**RECORD EXCERPTS**

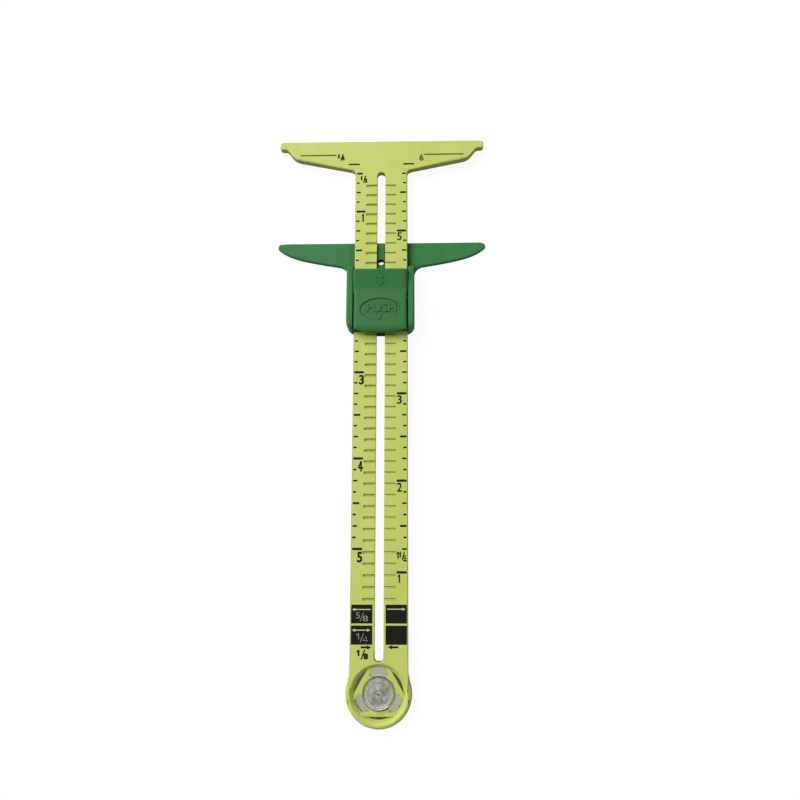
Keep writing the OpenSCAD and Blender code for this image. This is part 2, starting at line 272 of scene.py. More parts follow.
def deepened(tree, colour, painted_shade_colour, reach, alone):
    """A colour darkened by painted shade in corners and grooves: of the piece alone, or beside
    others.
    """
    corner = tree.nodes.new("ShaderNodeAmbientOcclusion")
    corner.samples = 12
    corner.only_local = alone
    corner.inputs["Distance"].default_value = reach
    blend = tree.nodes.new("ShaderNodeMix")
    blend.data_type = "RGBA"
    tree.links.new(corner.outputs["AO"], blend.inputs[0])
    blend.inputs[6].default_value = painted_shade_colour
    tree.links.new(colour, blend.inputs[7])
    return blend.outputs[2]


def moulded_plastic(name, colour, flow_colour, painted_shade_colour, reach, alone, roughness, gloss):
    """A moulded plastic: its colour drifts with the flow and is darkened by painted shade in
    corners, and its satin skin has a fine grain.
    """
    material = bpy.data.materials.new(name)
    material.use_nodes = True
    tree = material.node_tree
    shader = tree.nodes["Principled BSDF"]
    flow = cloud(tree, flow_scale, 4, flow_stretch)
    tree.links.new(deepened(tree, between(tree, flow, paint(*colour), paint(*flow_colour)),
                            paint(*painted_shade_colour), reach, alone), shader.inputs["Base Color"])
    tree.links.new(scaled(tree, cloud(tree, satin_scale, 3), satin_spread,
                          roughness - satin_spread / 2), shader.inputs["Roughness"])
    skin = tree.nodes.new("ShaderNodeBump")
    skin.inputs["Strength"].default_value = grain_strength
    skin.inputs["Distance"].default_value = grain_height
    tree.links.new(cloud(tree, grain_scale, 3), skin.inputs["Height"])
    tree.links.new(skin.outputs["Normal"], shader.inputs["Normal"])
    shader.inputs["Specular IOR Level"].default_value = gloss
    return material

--

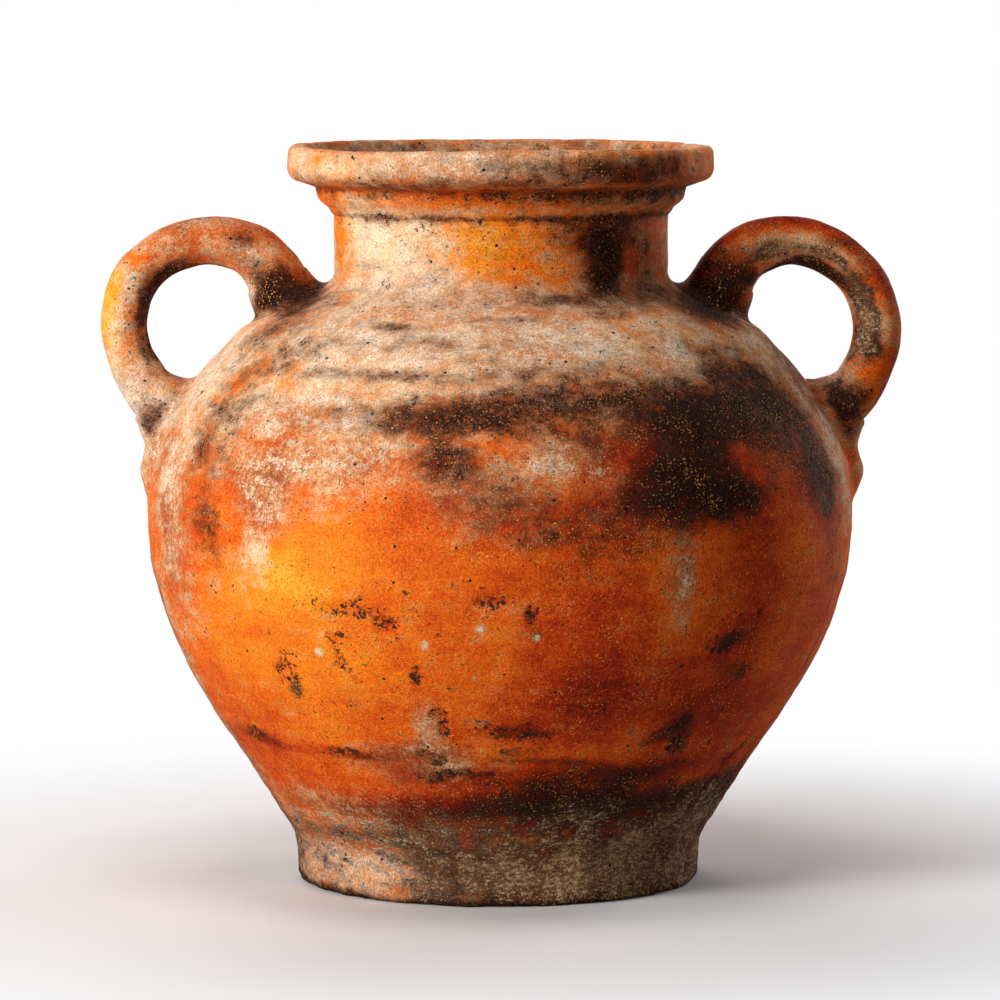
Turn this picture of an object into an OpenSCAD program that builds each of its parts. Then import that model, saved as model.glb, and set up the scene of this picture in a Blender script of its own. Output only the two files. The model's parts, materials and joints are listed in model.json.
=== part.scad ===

* * *

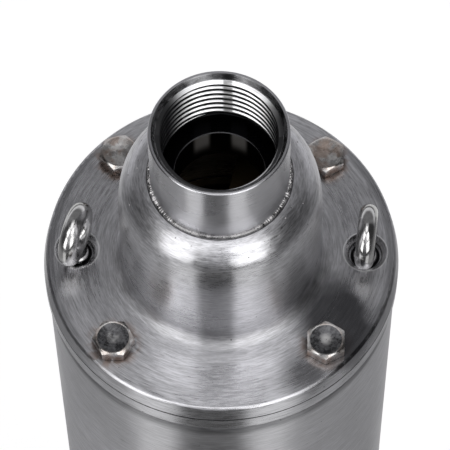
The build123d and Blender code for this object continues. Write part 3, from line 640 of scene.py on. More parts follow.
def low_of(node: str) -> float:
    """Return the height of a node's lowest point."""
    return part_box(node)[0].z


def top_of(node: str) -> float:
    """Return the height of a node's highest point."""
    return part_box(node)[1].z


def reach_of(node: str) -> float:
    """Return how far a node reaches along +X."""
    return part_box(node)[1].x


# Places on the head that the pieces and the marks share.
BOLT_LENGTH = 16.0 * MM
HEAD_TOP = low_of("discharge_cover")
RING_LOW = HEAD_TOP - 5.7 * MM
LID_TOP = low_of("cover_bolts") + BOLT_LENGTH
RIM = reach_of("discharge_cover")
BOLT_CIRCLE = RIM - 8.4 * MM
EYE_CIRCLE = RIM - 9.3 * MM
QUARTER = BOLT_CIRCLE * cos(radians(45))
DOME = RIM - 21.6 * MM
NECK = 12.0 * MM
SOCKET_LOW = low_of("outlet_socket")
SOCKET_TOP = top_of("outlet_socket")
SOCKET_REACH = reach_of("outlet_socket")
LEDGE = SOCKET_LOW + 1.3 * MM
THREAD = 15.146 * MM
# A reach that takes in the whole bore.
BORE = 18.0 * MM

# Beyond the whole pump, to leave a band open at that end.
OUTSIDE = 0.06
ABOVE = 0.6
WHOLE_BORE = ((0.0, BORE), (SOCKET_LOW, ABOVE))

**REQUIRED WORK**
Exactly the lines above from the one with "return part_box(node)[1].z" to the one with "WHOLE_BORE = ((0.0, BORE), (SOCKET_LOW, ABOVE))", both included, are to be quoted; leave the rest out.

**ANSWER TO THIS PROBLEM**
    return part_box(node)[1].z


def reach_of(node: str) -> float:
    """Return how far a node reaches along +X."""
    return part_box(node)[1].x


# Places on the head that the pieces and the marks share.
BOLT_LENGTH = 16.0 * MM
HEAD_TOP = low_of("discharge_cover")
RING_LOW = HEAD_TOP - 5.7 * MM
LID_TOP = low_of("cover_bolts") + BOLT_LENGTH
RIM = reach_of("discharge_cover")
BOLT_CIRCLE = RIM - 8.4 * MM
EYE_CIRCLE = RIM - 9.3 * MM
QUARTER = BOLT_CIRCLE * cos(radians(45))
DOME = RIM - 21.6 * MM
NECK = 12.0 * MM
SOCKET_LOW = low_of("outlet_socket")
SOCKET_TOP = top_of("outlet_socket")
SOCKET_REACH = reach_of("outlet_socket")
LEDGE = SOCKET_LOW + 1.3 * MM
THREAD = 15.146 * MM
# A reach that takes in the whole bore.
BORE = 18.0 * MM

# Beyond the whole pump, to leave a band open at that end.
OUTSIDE = 0.06
ABOVE = 0.6
WHOLE_BORE = ((0.0, BORE), (SOCKET_LOW, ABOVE))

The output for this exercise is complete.